The blogger also recalls the original preserved hide of the donor cow Blossom  in the library when he worked at Jenner’s alma mater, St George’s Hospital at Hyde Park Corner. When the hospital was transferred to Tooting in 1977 it went to its current home at the Jenner Museum at Berkeley, Gloucestershire.

Blossom

Lady Mary Wortley Montagu’s later years

Lady Mary continued to write satirical articles and published her newspaper “Nonsense of Common-Sense” but her outspoken behaviour was increasingly embarrassing to her husband, which led to separation and divorce. When she was 47 years old she met 24 year old Algarotti which caused a bit of a scandal. She left for Venice but the fact that Algarotti was bisexual didn’t help. Having then settled in Avignon in 1742, the English and French went to war in 1744 and she returned to Italy.

Her son Edward was a tearaway, drunkard, burglar and bigamist with an illegitimate child, before absolving himself with a distinguished career in the army. They didn’t get on.

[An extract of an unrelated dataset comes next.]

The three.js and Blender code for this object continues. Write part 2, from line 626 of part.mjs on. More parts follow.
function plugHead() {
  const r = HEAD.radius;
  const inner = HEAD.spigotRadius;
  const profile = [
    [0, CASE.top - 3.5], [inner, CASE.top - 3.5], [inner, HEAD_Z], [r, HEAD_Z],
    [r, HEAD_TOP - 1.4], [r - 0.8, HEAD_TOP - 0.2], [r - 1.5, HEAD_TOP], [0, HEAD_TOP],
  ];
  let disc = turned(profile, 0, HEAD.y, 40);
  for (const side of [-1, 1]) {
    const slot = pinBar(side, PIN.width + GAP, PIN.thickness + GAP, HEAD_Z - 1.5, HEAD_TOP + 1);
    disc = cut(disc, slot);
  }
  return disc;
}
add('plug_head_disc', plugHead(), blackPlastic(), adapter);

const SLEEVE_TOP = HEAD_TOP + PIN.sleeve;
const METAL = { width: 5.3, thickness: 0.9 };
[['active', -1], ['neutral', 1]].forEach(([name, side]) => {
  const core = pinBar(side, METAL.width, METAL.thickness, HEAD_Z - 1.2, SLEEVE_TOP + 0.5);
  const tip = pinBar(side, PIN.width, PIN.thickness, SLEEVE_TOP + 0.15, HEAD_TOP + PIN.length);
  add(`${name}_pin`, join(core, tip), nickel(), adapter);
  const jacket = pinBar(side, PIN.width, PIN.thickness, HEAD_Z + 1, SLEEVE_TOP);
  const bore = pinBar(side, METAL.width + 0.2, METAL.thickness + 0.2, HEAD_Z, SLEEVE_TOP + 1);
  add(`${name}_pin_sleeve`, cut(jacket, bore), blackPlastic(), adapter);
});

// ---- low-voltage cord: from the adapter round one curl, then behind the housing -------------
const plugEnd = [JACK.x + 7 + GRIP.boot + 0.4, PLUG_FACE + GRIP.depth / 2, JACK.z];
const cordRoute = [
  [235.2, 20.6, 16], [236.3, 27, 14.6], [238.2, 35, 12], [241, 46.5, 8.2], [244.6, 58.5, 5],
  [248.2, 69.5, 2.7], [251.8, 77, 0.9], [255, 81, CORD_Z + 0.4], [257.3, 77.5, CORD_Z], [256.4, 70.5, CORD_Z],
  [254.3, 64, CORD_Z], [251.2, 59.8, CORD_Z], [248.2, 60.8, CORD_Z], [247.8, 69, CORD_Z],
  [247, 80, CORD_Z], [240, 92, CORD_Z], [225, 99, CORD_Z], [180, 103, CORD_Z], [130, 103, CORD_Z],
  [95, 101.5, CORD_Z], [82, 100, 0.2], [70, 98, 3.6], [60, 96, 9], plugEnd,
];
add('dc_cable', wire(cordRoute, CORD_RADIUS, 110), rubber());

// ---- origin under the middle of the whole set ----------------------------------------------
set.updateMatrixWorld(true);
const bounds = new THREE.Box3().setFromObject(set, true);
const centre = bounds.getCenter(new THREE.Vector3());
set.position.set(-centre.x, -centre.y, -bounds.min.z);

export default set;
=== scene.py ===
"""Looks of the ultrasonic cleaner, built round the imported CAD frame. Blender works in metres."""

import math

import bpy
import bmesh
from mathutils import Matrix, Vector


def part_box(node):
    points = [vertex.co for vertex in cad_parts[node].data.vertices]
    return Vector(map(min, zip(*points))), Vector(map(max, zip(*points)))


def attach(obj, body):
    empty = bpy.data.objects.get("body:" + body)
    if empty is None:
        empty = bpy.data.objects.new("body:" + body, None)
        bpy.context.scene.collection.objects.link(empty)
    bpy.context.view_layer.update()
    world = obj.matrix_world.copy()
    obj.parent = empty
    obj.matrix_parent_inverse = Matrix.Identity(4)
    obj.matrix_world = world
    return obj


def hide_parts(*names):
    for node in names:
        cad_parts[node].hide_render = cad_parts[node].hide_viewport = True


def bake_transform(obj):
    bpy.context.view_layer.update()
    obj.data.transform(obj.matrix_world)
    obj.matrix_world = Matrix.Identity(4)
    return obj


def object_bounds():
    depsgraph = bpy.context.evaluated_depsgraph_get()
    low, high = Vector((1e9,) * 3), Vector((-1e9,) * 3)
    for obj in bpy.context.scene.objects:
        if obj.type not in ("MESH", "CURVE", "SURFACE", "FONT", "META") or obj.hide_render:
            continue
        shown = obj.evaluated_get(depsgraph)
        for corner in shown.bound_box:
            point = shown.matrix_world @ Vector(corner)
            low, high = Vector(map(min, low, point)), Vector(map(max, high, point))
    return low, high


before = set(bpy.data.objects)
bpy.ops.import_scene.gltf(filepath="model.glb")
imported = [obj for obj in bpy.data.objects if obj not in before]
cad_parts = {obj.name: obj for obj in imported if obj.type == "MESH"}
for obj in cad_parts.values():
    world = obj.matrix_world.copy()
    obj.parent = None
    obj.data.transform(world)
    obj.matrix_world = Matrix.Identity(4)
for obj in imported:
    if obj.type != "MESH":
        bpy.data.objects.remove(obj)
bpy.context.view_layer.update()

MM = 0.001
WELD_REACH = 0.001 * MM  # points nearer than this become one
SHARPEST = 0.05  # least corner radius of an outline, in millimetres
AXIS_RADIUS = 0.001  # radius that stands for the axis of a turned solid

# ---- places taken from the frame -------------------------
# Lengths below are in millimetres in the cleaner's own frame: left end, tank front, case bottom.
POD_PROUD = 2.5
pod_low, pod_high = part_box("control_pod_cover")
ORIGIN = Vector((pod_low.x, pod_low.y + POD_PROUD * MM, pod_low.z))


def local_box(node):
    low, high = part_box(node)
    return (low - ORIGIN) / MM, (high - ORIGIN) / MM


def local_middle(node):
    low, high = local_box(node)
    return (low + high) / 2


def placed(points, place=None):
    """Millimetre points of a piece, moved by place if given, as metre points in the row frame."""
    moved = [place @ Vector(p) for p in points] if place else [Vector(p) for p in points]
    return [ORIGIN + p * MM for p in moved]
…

Lady Mary joined Count Palazzi in Gottolengo to lead a quiet rural life before returning to England, by which time she had written her travel diaries. Lady Mary’s daughter refused publication, but shortly after her death from breast cancer in 1762, they were published in the Netherlands from copies of the originals which had been quietly stolen and returned without her knowledge.